Written exercise - Your answer should consist only of the lines below from the one with "return body.cut(tube(seat - nut_thickness" through the one with "if empty is", copied exactly.

# Start of Dataset section

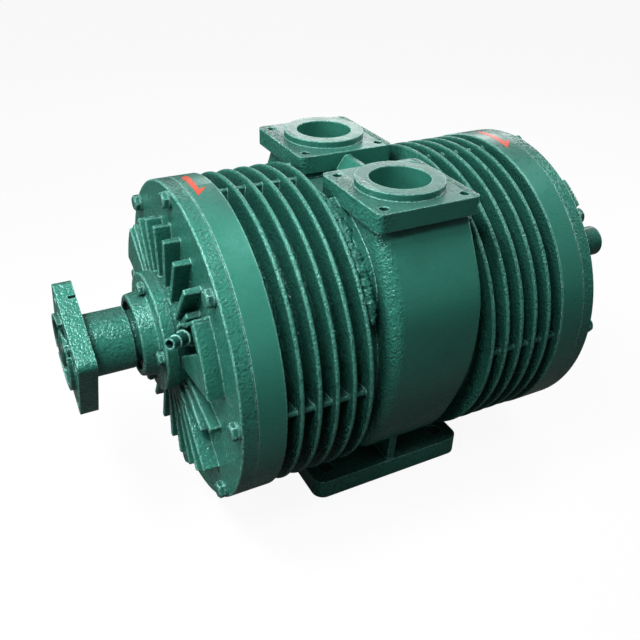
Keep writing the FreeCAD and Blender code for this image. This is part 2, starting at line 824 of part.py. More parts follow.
def bearing_cap(front):
    """The flanged cap that holds the bearing, open for the shaft at the front and closed at the rear."""
    boss = cap_boss_length if front else rear_cap_boss_length
    spigot = bearing_outer_radius - thread_gap
    root = cap_boss_radius + cap_boss_flare
    bend = 0.29 * cap_boss_fillet
    solid = turned([
        (cap_face - boss, 0), (cap_face - boss, cap_boss_radius - 2),
        (cap_face - boss + 0.6, cap_boss_radius - 0.6), (cap_face - boss + 2, cap_boss_radius),
        (cap_face - cap_boss_fillet, root),
        (cap_face - bend, root + bend), (cap_face, root + cap_boss_fillet),
        (cap_face, cap_radius - 1), (cap_face + 1, cap_radius),
        (-housing_proud, cap_radius), (-housing_proud, spigot), (bearing_start, spigot), (bearing_start, 0),
    ], shaft_offset)
    passage = sleeve_radius + passage_gap
    inner = cap_face + 3
    cuts = [tube(inner, 0, spigot - cap_spigot_wall, 0, 0, shaft_offset)]
    if front:
        seal_end = cap_face - boss + seal_depth + seal_width
        cuts.append(tube(cap_face - boss - 1, seal_end, seal_bore_radius, 0, 0, shaft_offset))
        cuts.append(tube(cap_face - boss - 1, 0, passage, 0, 0, shaft_offset))
    else:
        cuts.append(tube(cap_face - boss + 5, 0, passage + 3, 0, 0, shaft_offset))
    for y, z in around(cap_bolt_count, cap_bolt_circle, 0, shaft_offset):
        cuts.append(tube(cap_face - 1, 0, cap_bolt_radius + bolt_hole_gap, 0, y, z))
        cuts.append(tube(cap_face - boss - 1, cap_face, cap_spot_face, 0, y, z))
    return solid.cut(cuts)


def shaft_seal():
    start = cap_face - cap_boss_length + seal_depth
    return turned([
        (start, seal_bore_radius), (start, sleeve_radius + seal_gap), (start + 2, sleeve_radius + seal_gap),
        (start + 3, seal_bore_radius - 4), (start + seal_width, seal_bore_radius - 4),
        (start + seal_width, seal_bore_radius),
    ], shaft_offset)


def inner_seal():
    start = cover_thickness - 1 - inner_seal_width
    return tube(start, cover_thickness - 1, inner_seal_radius, shaft_shoulder_radius + seal_gap, 0, shaft_offset)


def bearing_outer_ring():
    return tube(bearing_start, bearing_end, bearing_outer_radius, outer_track_radius, 0, shaft_offset)


def bearing_inner_ring():
    return tube(bearing_start, bearing_end, inner_track_radius, journal_radius, 0, shaft_offset)


def bearing_rollers():
    start = bearing_start + (bearing_width - roller_length) / 2
    rollers = []
    for y, z in around(roller_count, roller_pitch_radius, 0, shaft_offset):
        rollers.append(tube(start, start + roller_length, roller_radius, 0, y, z))
    return Part.makeCompound(rollers)


def bearing_cage():
    half = cage_thickness / 2
    ring = tube(
        bearing_start + 1, bearing_end - 1, roller_pitch_radius + half, roller_pitch_radius - half, 0, shaft_offset
    )
    start = bearing_start + (bearing_width - roller_length) / 2 - cage_gap
    pockets = []
    for y, z in around(roller_count, roller_pitch_radius, 0, shaft_offset):
        pockets.append(tube(start, start + roller_length + 2 * cage_gap, roller_radius + cage_gap, 0, y, z))
    return ring.cut(pockets)


def oil_nipple():
    """A stepped hose spigot with a hexagon foot, leaning out of the corner beside the bearing cap."""
    seat = nipple_boss_length
    collar = seat + nipple_hexagon
    neck = collar + nipple_collar
    tip = neck + nipple_neck
    end = tip + nipple_tip
    parts = [
        along_nipple(seat - fitting_bite, seat + 1, nipple_thread_radius),
        along_nipple(collar, neck, nipple_collar_radius),
        along_nipple(neck, tip, nipple_neck_radius),
        along_nipple(tip, end, nipple_tip_radius),
    ]
    foot_bar = hexagon(0, nipple_hexagon, nipple_flats)
    direction = nipple_direction()
    foot_bar.Placement = FreeCAD.Placement(
        nipple_root() + direction * seat, FreeCAD.Rotation(Vector(1, 0, 0), direction)
    )
    body = united(parts + [foot_bar])
    return body.cut(along_nipple(seat - fitting_bite - 1, end + 1, nipple_bore_radius))


def rear_plug():
    """The round plug with a hexagon socket in the rear cover's oil boss, drawn at the front end."""
    p = outward(channel_angle, plug_distance)
    seat = -plug_boss_height
    end = seat - plug_head
    head = tube(end, seat, plug_head_radius, 0, p.y, p.z)
    head = head.makeChamfer(1.5, [e for e in head.Edges if e.BoundBox.XMax < end + 0.01])
    shank = tube(seat - 1, seat + fitting_bite, plug_thread_radius, 0, p.y, p.z)
    socket = hexagon(end - 1, end + plug_socket_depth, plug_socket_flats, p.y, p.z)
    return united([head, shank]).cut(socket)


def rotor_slot(index):
    """The slot of one vane, beside the radius by the slot offset."""
    width = vane_thickness + 2 * vane_side_gap
    slot = Part.makeBox(rotor_end - rotor_start + 2, rotor_radius, width)
    slot.translate(Vector(rotor_start - 1, slot_floor, slot_offset - width / 2))
    slot.rotate(Vector(0, 0, 0), Vector(1, 0, 0), 180 - vane_angle(index))
    slot.translate(Vector(0, 0, shaft_offset))
    return slot


def vane_angle(index):
    return first_vane_angle + 360.0 * index / vane_count


def vane(index):
    """A flat vane with a rounded tip. It lies at the slot's floor, or hangs out by its lift."""
    length = rotor_end - rotor_start
    blade = Part.makeBox(length, vane_height, vane_thickness)
    edges = []
    for e in blade.Edges:
        if e.BoundBox.YMin > vane_height - 0.1 and e.BoundBox.XLength > 1:
            edges.append(e)
    blade = blade.makeFillet(vane_thickness / 4, edges)
    lift = 0.2
    if math.sin(math.radians(vane_angle(index))) < 0:
        lift += vane_lift
    blade.translate(Vector(rotor_start, slot_floor + lift, slot_offset - vane_thickness / 2))
    blade.rotate(Vector(0, 0, 0), Vector(1, 0, 0), 180 - vane_angle(index))
    blade.translate(Vector(0, 0, shaft_offset))
    return blade


def rotor():
    body = tube(rotor_start, rotor_end, rotor_radius, rotor_seat_radius, 0, shaft_offset)
    return body.cut([rotor_slot(i) for i in range(vane_count)])


def shaft_keyway():
    start = plate_back + key_inset
    low = shaft_offset + drive_journal_radius - key_in_shaft
    return Part.makeBox(key_length, key_width, key_height, Vector(start, -key_width / 2, low))


def rotor_shaft():
    nut_seat = plate_front + nut_recess_depth
    end = nut_seat - nut_washer_thickness - nut_thickness - 3
    rear_bearing_end = overall_length - bearing_start
    rear_end = rear_bearing_end + lock_ring_thickness + 2
    seal_edge = overall_length - bearing_end
    body = turned([
        (end, 0), (end, nut_thread_radius - 1.5), (end + 1.5, nut_thread_radius),
        (nut_seat, nut_thread_radius), (nut_seat, drive_journal_radius), (bearing_start, drive_journal_radius),
        (bearing_start, journal_radius), (bearing_end, journal_radius), (bearing_end, shaft_shoulder_radius),
        (rotor_start, shaft_shoulder_radius), (rotor_start, rotor_seat_radius),
        (rotor_end, rotor_seat_radius), (rotor_end, shaft_shoulder_radius),
        (seal_edge, shaft_shoulder_radius), (seal_edge, journal_radius),
        (rear_end - 1, journal_radius), (rear_end, journal_radius - 1), (rear_end, 0),
    ], shaft_offset)
    return body.cut(shaft_keyway())


def rear_lock_ring():
    start = overall_length - bearing_start
    ring = tube(
        start, start + lock_ring_thickness, journal_radius + lock_ring_wall, journal_radius, 0, shaft_offset
    )
    notches = []
    for angle in (45, 135, 225, 315):
        corner = Vector(start - 1, journal_radius + lock_ring_wall - 2, -3)
        notch = Part.makeBox(lock_ring_thickness + 2, 3, 6, corner)
        notch.rotate(Vector(0, 0, 0), Vector(1, 0, 0), angle)
        notch.translate(Vector(0, 0, shaft_offset))
        notches.append(notch)
    return ring.cut(notches)


def drive_flange():
    """The square coupling flange, its hub, and the sleeve that runs in the shaft seal."""
    z = shaft_offset
    half = plate_side / 2
    plate = Part.makeBox(plate_thickness, plate_side, plate_side, Vector(plate_front, -half, -half))
    plate = plate.makeFillet(plate_corner, [e for e in plate.Edges if e.BoundBox.XLength > 1])
    pilot = tube(plate_front - pilot_height, plate_front + 1, pilot_radius, pilot_radius - pilot_wall)
    slot = Part.makeBox(plate_slot_length + 1, plate_slot_width, plate_slot_depth + 1)
    slot.translate(Vector(plate_back - plate_slot_length, plate_slot_place, half - plate_slot_depth))
    cuts = [slot]
    for y, dz in around(4, plate_hole_circle, 45):
        cuts.append(tube(plate_front - 10, plate_back + 10, plate_hole_radius, 0, y, dz))
    plate = plate.cut(cuts)
    plate.rotate(Vector(0, 0, 0), Vector(1, 0, 0), 45 - plate_turn)
    notch = Part.makeBox(pilot_height, 2 * pilot_radius + 2, pilot_notch)
    notch.translate(Vector(plate_front - pilot_height, -pilot_radius - 1, -pilot_notch / 2))
    notch.rotate(Vector(0, 0, 0), Vector(1, 0, 0), -pilot_notch_angle)
    inner = pilot_radius - pilot_wall - 1
    top = plate_front - pilot_height
    gap = sector(inner, pilot_radius + 1, pilot_gap_low, pilot_gap_high, top, plate_front)
    solid = plate.fuse(pilot.cut([notch, gap]))
    solid.translate(Vector(0, 0, z))
    hub = turned([
        (plate_back - 1, 0), (plate_back - 1, hub_radius), (plate_back + hub_length - 1.5, hub_radius),
        (plate_back + hub_length, hub_radius - 1.5), (plate_back + hub_length, sleeve_radius),
        (bearing_start, sleeve_radius), (bearing_start, 0),
    ], z)
    bore = tube(plate_front - 1, bearing_start + 1, drive_journal_radius, 0, 0, z)
    recess = tube(plate_front - 1, plate_front + nut_recess_depth, nut_recess_radius, 0, 0, z)
    keyway = Part.makeBox(bearing_start - plate_front + 2, key_width, key_height)
    keyway.translate(Vector(plate_front - 1, -key_width / 2, z + drive_journal_radius - key_in_shaft))
    return solid.fuse(hub).cut([bore, recess, keyway])


def nut_washer():
    seat = plate_front + nut_recess_depth
    return tube(seat - nut_washer_thickness, seat, nut_washer_radius, nut_thread_radius, 0, shaft_offset)


def drive_nut():
    seat = plate_front + nut_recess_depth - nut_washer_thickness
    body = chamfered_head(seat, seat - nut_thickness, nut_flats, 0, shaft_offset, 10)
    return body.cut(tube(seat - nut_thickness - 1, seat + 1, nut_thread_radius, 0, 0, shaft_offset))


put_out("cylinder_casing", cylinder_casing())
put_out("front_cover", end_cover(True))
put_out("rear_cover", to_rear(end_cover(False)))
put_out("front_bearing_cap", bearing_cap(True))
put_out("rear_bearing_cap", to_rear(bearing_cap(False)))
put_out("front_shaft_seal", shaft_seal())
put_out("front_oil_nipple", oil_nipple())
put_out("rear_oil_plug", to_rear(rear_plug()))

ends = {
    "cover_gasket": cover_gasket(),
    "cover_bolts": cover_bolts(),
    "cover_washers": cover_washers(),
    "cap_bolts": cap_bolts(),
    "cap_washers": cap_washers(),
    "inner_seal": inner_seal(),
    "bearing_outer_ring": bearing_outer_ring(),
    "bearing_inner_ring": bearing_inner_ring(),
    "bearing_rollers": bearing_rollers(),
    "bearing_cage": bearing_cage(),
}
for name, shape in ends.items():
    put_out("front_" + name, shape)
    put_out("rear_" + name, to_rear(shape))

put_out("rotor", rotor())
put_out("rotor_shaft", rotor_shaft())
put_out("rear_lock_ring", rear_lock_ring())
put_out("drive_flange", drive_flange())
put_out("drive_key", shaft_keyway())
put_out("drive_nut", drive_nut())
put_out("drive_nut_washer", nut_washer())
for number in range(vane_count):
    put_out("vane_" + str(number + 1), vane(number))
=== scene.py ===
# %% [markdown]
# # A finned vacuum pump, dressed for its portrait
#
# The solids of this pump come from a CAD program and are already in the right place. What they lack is a
# skin: real ones are rough iron castings, dipped in thick green enamel, bolted up and knocked about a
# little. In this lesson each cell adds one thing that the eye expects, and says why it was made that way.

# %% Load the solid model
import json
import math

import bmesh
import bpy
from mathutils import Matrix, Vector, noise


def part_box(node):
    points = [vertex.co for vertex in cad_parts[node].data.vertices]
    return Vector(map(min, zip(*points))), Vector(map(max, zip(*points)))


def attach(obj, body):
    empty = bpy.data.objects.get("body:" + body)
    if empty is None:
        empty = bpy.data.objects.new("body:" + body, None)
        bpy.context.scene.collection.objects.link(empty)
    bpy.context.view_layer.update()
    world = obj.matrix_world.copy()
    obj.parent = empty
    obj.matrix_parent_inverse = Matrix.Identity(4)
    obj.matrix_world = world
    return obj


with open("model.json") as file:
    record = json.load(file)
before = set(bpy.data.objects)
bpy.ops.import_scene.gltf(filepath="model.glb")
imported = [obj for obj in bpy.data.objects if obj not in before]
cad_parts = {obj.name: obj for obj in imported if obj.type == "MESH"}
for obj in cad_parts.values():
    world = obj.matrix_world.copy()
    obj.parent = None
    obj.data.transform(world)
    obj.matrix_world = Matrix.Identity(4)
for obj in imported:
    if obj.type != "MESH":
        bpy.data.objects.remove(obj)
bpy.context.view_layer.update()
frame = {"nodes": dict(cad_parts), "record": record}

nodes = frame["nodes"]

# %% [markdown]
# ## The drum that everything lies on
#
# Signs, beads and machined bands all follow the drum, so its size is needed first. It could be typed in,
# but a measured size can't disagree with the model. The front cover is a plain disc as wide as the drum,
# so the middle of its box is the drum's axis and half its width is the drum's radius. All sizes are in
# metres.

# %% Drum sizes
cover_low, cover_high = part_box("front_cover")
DRUM_HEIGHT = (cover_low.z + cover_high.z) / 2
DRUM_RADIUS = (cover_high.y - cover_low.y) / 2
DRUM_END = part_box("cylinder_casing")[1].x
for what, size in (("axis height", DRUM_HEIGHT), ("radius", DRUM_RADIUS), ("half length", DRUM_END)):
    print("drum", what, round(size, 4))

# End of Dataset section

Solution -
    return body.cut(tube(seat - nut_thickness - 1, seat + 1, nut_thread_radius, 0, 0, shaft_offset))


put_out("cylinder_casing", cylinder_casing())
put_out("front_cover", end_cover(True))
put_out("rear_cover", to_rear(end_cover(False)))
put_out("front_bearing_cap", bearing_cap(True))
put_out("rear_bearing_cap", to_rear(bearing_cap(False)))
put_out("front_shaft_seal", shaft_seal())
put_out("front_oil_nipple", oil_nipple())
put_out("rear_oil_plug", to_rear(rear_plug()))

ends = {
    "cover_gasket": cover_gasket(),
    "cover_bolts": cover_bolts(),
    "cover_washers": cover_washers(),
    "cap_bolts": cap_bolts(),
    "cap_washers": cap_washers(),
    "inner_seal": inner_seal(),
    "bearing_outer_ring": bearing_outer_ring(),
    "bearing_inner_ring": bearing_inner_ring(),
    "bearing_rollers": bearing_rollers(),
    "bearing_cage": bearing_cage(),
}
for name, shape in ends.items():
    put_out("front_" + name, shape)
    put_out("rear_" + name, to_rear(shape))

put_out("rotor", rotor())
put_out("rotor_shaft", rotor_shaft())
put_out("rear_lock_ring", rear_lock_ring())
put_out("drive_flange", drive_flange())
put_out("drive_key", shaft_keyway())
put_out("drive_nut", drive_nut())
put_out("drive_nut_washer", nut_washer())
for number in range(vane_count):
    put_out("vane_" + str(number + 1), vane(number))
=== scene.py ===
# %% [markdown]
# # A finned vacuum pump, dressed for its portrait
#
# The solids of this pump come from a CAD program and are already in the right place. What they lack is a
# skin: real ones are rough iron castings, dipped in thick green enamel, bolted up and knocked about a
# little. In this lesson each cell adds one thing that the eye expects, and says why it was made that way.

# %% Load the solid model
import json
import math

import bmesh
import bpy
from mathutils import Matrix, Vector, noise


def part_box(node):
    points = [vertex.co for vertex in cad_parts[node].data.vertices]
    return Vector(map(min, zip(*points))), Vector(map(max, zip(*points)))


def attach(obj, body):
    empty = bpy.data.objects.get("body:" + body)
    if empty is None:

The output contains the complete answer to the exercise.